Artık Çek istemiyoruz! Bu arada Alman halkına da, Südet Almanları sorunuyla ilgili olarak sabrımın taştığını söylemek isterim!
Bay Beneş’e, bize yapılacağı garantisini verdiği şeylerin hayata geçirilmesinden başka bir şey içermeyen bir teklif yaptım. Artık karar onun! Savaş ya da barış! Ya bu teklifi kabul eder ve sonuç olarak Almanlara bağımsızlıklarını verir ya da biz gelir kendimiz alırız! Dünya bilmelidir ki, dört buçuk yıllık savaş ve uzun politik kariyerim süresince, kimsenin beni itham edemeyeceği bir şey var.

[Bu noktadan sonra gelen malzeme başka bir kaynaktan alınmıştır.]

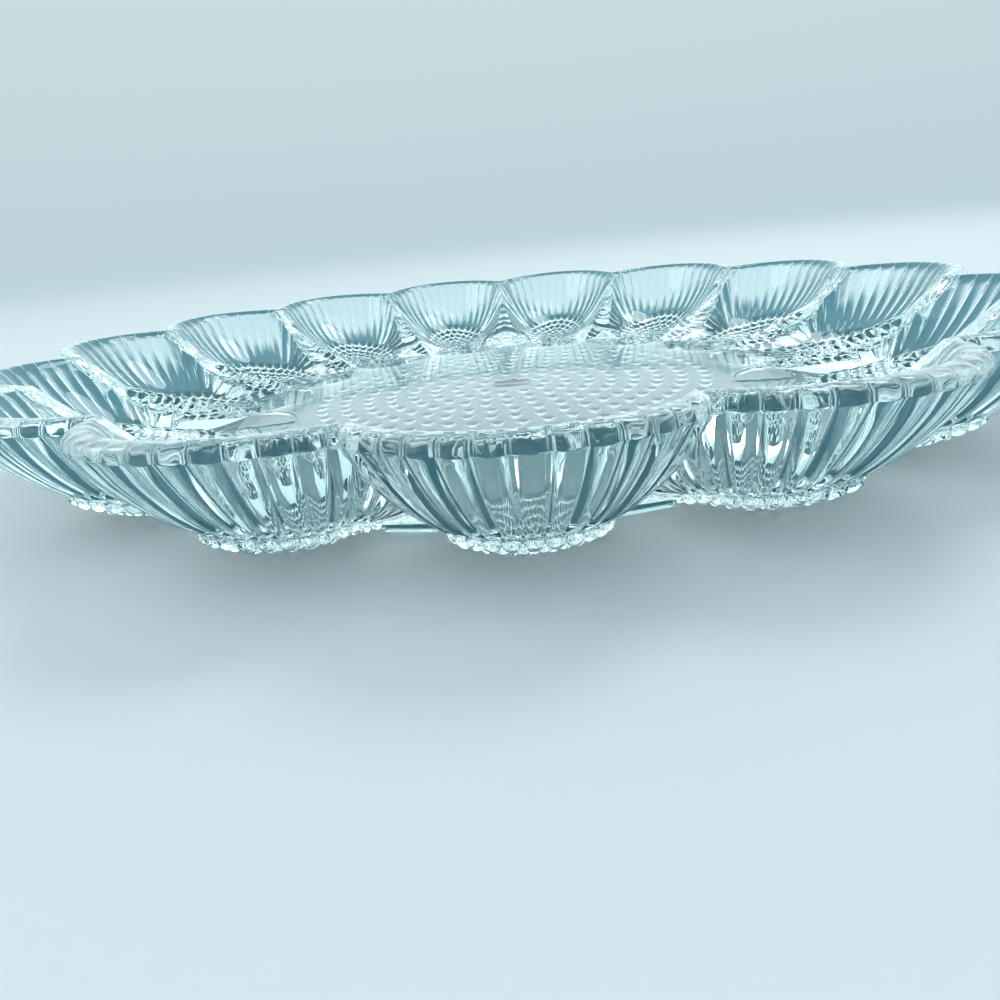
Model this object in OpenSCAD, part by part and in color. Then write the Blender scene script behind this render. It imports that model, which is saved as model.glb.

Asla bir korkak olmadım! Şimdi halkımın ilk askerî olarak en öne geçiyorum. Dünya bilsin ki, bu kez arkamda 1918’den çok farklı bir halk var! O zaman kerameti kendinden menkul bir âlim, demokratik söylemleriyle halkımızı zehirlemeyi başarmış olsa da, bugün arkamda duran halk, o halk değildir. İğne sokması gibi gelir bize bu tür şeyler. Artık canımızı acıtamazlar, bağışıklık kazandık!
Şu andan itibaren tüm Alman halkı arkamda birleşecektir. İrademin, iradeleri olduğunu hissedecekler. Bana harekete geçme yetkisini veren, halkımın geleceği ve kaderidir. Şimdi sizden, sevgili Alman halkımdan, arkamda saf tutmanızı istiyorum! Şimdi tek istediğimiz, her zorluktan ve tehlikeden daha kuvvetli olacak ortak bir irade oluşturmaktır. Eğer irademiz, bu zorluklar ve tehlikelerden daha kuvvetli olursa, gün gelir onları da yener.
Biz kararımızı verdik! Şimdi de Bay Beneş versin!”